Within each of the camps there are rivalries and tensions. Rodrigo and Sara Duterte personally detest each other and have publicly betrayed each other in the past.

But it is Washington’s war drive that is decisive here and it is this that is fueling the instability and the elite plots in the Philippines.

Ferdinand Marcos Jr and Sara Duterte were elected in May 2022 having run on an alliance known as Uniteam. It brought together a powerful collection of political parties, including those of former presidents Gloria Macapagal Arroyo and Joseph Estrada.

In the lead up to the election Marcos had issued multiple statements that he intended to continue the foreign policy orientation of the outgoing administration of Rodrigo Duterte, meaning the attempt to improve relations with China. The mantle of support for Washington’s aggression rested with the presidential candidate Leni Robredo.

When Marcos took office, he turned with breathtaking speed to Washington for backing. President Joe Biden scrapped the ban from entering the United States imposed by US courts on Marcos for the crimes of his parents’ dictatorial regime in which he had played a leading role in the 1980s. Biden welcomed Marcos to the White House. Marcos restored the joint war games scrapped by Duterte and accelerated preparations for the basing of US forces in the country.

Arroyo has been a kingmaker in Philippine politics for over a decade, at times the most influential politician in the country. She wielded immense clout in the legislature and in backroom negotiations. Arroyo also has been the leading representative of the Philippine elite oriented to China, an orientation which began as early as 2006 during her second term as president.

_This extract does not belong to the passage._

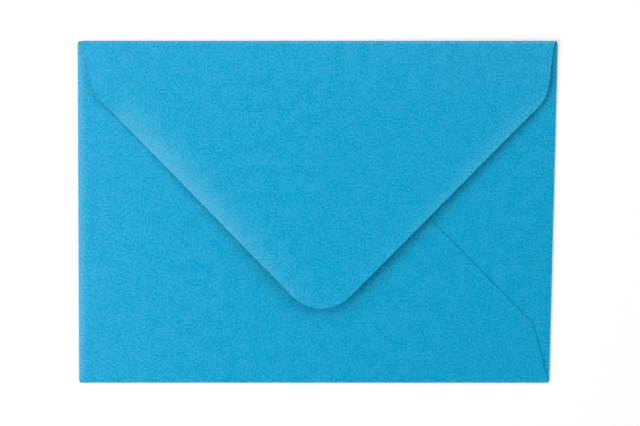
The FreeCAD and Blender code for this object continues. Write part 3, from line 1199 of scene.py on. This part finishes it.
@dataclass(frozen=True)
class Studio:
    """A plain white table under soft light that comes mostly from the left.

    Past the table the camera sees white, which fades below the top of a wall into the darker sky.
    The wall's top and fade are sines of angles above the horizon.
    """

    floor_size: float = 4.0
    floor_drop_mm: float = 0.02
    floor_hex: str = "F2F2F2"
    floor_glow: float = 0.20
    sky_level: float = 0.03
    wall_top: float = 0.42
    wall_fade: float = 0.12
    # Bearing, elevation, distance, width, length and level of each lamp.
    lamps: tuple[SoftLamp, ...] = (
        SoftLamp("softbox_left", 178.0, 48.0, 0.65, 0.48, 1.1, 0.66),
        SoftLamp("softbox_front", 218.0, 33.0, 1.10, 0.50, 0.7, 0.18),
        SoftLamp("softbox_right", 8.0, 26.0, 1.10, 0.50, 1.0, 0.18),
        SoftLamp("softbox_back", 76.0, 46.0, 0.90, 0.90, 0.8, 0.30),
    )

    def seen(self, tree: bpy.types.NodeTree) -> bpy.types.NodeSocket:
        """Tell the rays that look at the background, straight or in gloss or glass.

        Args:
            tree: The nodes of a material or of the world.

        Returns:
            1 for those rays and 0 for others.
        """
        path = add_node(tree, "ShaderNodeLightPath").outputs
        gloss = add_math(tree, "MAXIMUM", path["Is Glossy Ray"], path["Is Transmission Ray"])
        return add_math(tree, "MAXIMUM", path["Is Camera Ray"], gloss)

    def build_floor(self) -> bpy.types.Object:
        """Make the table top, which looks white where it is lit and keeps the shadows.

        Returns:
            The table top.
        """
        half, level = self.floor_size / 2, -self.floor_drop_mm * MM
        mesh = bpy.data.meshes.new("table_top")
        mesh.from_pydata(
            [(-half, -half, level), (half, -half, level), (half, half, level), (-half, half, level)],
            [],
            [(0, 1, 2, 3)],
        )
        material = bpy.data.materials.new("white_table")
        tree = empty_tree(material)
        matt = add_node(
            tree, "ShaderNodeBsdfDiffuse", inputs={"Color": linear(self.floor_hex), "Roughness": 1.0}
        ).outputs[0]
        strength = add_math(tree, "MULTIPLY", self.seen(tree), self.floor_glow)
        glow = add_node(tree, "ShaderNodeEmission", inputs={"Strength": strength}).outputs[0]
        surface = add_node(tree, "ShaderNodeAddShader", inputs={0: matt, 1: glow}).outputs[0]
        add_node(tree, "ShaderNodeOutputMaterial", inputs={"Surface": surface})
        mesh.materials.append(material)
        floor = bpy.data.objects.new("table_top", mesh)
        bpy.context.scene.collection.objects.link(floor)
        return floor

    def build_sky(self) -> None:
        """Light the scene evenly from all round, and show white where the camera sees past the table."""
        world = bpy.data.worlds.new("soft_sky")
        tree = empty_tree(world)
        direction = add_node(tree, "ShaderNodeTexCoord").outputs["Generated"]
        height = add_node(tree, "ShaderNodeSeparateXYZ", inputs={0: direction}).outputs["Z"]
        white_from = self.wall_top - self.wall_fade
        wall = add_node(
            tree,
            "ShaderNodeMapRange",
            inputs={"Value": height, "From Min": self.wall_top, "From Max": white_from},
        ).outputs[0]
        white = add_math(tree, "MULTIPLY", self.seen(tree), wall)
        strength = add_node(
            tree,
            "ShaderNodeMapRange",
            inputs={"Value": white, "To Min": self.sky_level, "To Max": 1.0},
        ).outputs[0]
        background = add_node(
            tree,
            "ShaderNodeBackground",
            inputs={"Color": (1.0, 1.0, 1.0, 1.0), "Strength": strength},
        ).outputs[0]
        add_node(tree, "ShaderNodeOutputWorld", inputs={"Surface": background})
        bpy.context.scene.world = world

    def build(self) -> None:
        """Set up the table, the sky and the lamps."""
        bpy.context.scene.view_settings.view_transform = "Standard"
        self.build_floor()
        self.build_sky()
        for lamp in self.lamps:
            lamp.build()


def main() -> None:
    """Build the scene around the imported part."""
    logging.basicConfig(level=logging.INFO, format="%(name)s: %(message)s")
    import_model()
    PhotoCamera().build()
    Studio().build()
    sizes = SheetSizes()
    sheet = FoldedEnvelope(sizes, Relief(sizes)).build()
    triangles = sum(len(face.vertices) - 2 for face in sheet.data.polygons)
    LOG.info("%s: %d triangles", sheet.name, triangles)


if __name__ == "__main__":
    main()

When the plots began is not yet clear, but Arroyo, now a member of Congress, moved against Marcos in the legislature in May 2023. Rumors circulated widely that she was attempting to orchestrate the impeachment of Marcos, installing Sara Duterte as president and herself as Speaker of the House. Her plot failed and on May 17 she announced that she was being demoted from senior deputy speaker to deputy speaker of Congress.

Two days later, Sara Duterte abruptly resigned from her political party, Lakas-CMD. The party had until that point held members loyal to both Marcos and Duterte. The resignation represented the retreat of the Duterte-Arroyo faction.

Things sharpened in September.

Sara Duterte is both vice president and secretary of education. She is also the vice-chair of the National Task Force to End Local Communist Armed Conflict (NTF-ELCAC), the official government body of anti-Communist witch-hunting and repression.

In her capacity as secretary of education, Duterte was allocated P125 million ($US2.5m) in confidential funds. These are discretionary monies earmarked for intelligence gathering and surveillance that are not subject to government audit. Duterte was to use this money to arrange the surveillance of students and student organizations that were accused of being Communist inspired. The money could also be used to provide rewards for informants. The existence of this fund in the Department of Education is unspeakably reactionary.

In mid-September, a corruption scandal erupted against Duterte surrounding the use of her confidential funds. France Castro, representative of the Alliance of Concerned Teachers (ACT) party list organization, confronted Duterte in the legislature with the fact that her P125 million in confidential funds had been spent in eleven days.

ACT is a member of BAYAN, the umbrella organization of political groups that share the nationalist political perspective of the Stalinist Communist Party of the Philippines (CPP). The CPP, BAYAN, and its affiliated organizations tailend petty bourgeois sentiment in the Philippines and seek to bring the support of the working class to a section of the ruling elite. As Washington’s war drive against China has escalated, BAYAN and company have lined up behind the growing anti-Chinese sentiment in the narrow layers of the Filipino middle class and have sought to whip up an anti-Chinese hysteria among the working class and poor.

It is this anti-Chinese orientation that has brought BAYAN, despite its longstanding hatred for Marcos, behind the interests of his faction.

ACT did not challenge the existence of confidential funds, but alleged rather that these funds were being corruptly misused. Castro called for confidential funds to be limited to the military and intelligence agencies and to be restricted from disbursement to civilian government agencies, such as the Department of Education.

Rodrigo Duterte weighed in, responding in an interview on national television, “Let me tell you the first target with intelligence funds. You, you France [Castro], you are the Communists that I want to kill. Tell her that.” Castro filed a criminal case against the former president for his murderous threat and then thanked House Speaker Martin Romualdez, head of the Marcos faction in the legislature, for leading support for her against Duterte.

Not backing down, Rodrigo Duterte threatened to call out businessmen and the military against Congress, citing pork barreling—both sides alleging corruption against their opponents.

In another session of the legislature in September, Castro grilled the secretary of defense and the AFP chief of staff about the loyalty of the Vice Presidential Security and Protection Group. Would the military forces tasked with protecting Sara Duterte be loyal to the president or to the vice president, she asked, in the event of “strained relations.”

Sara Duterte had been allocated P500 million in confidential funds in the 2024 budget. The pseudo-left political party Akbayan, with the support of BAYAN’s affiliated parties, arranged a vote to strip Duterte of her funds and to transfer them to Philippine military forces in the “West Philippine Sea,” i.e., in the disputed waters of the South China Sea.

While the legislature has stripped the vice president of her confidential funds, the current proposed budget for 2024 allocates P4.5 billion ($US257 million) in confidential funds to President Marcos. This money will be used to accelerate integration with Washington’s war drive and prepare the apparatus of military repression.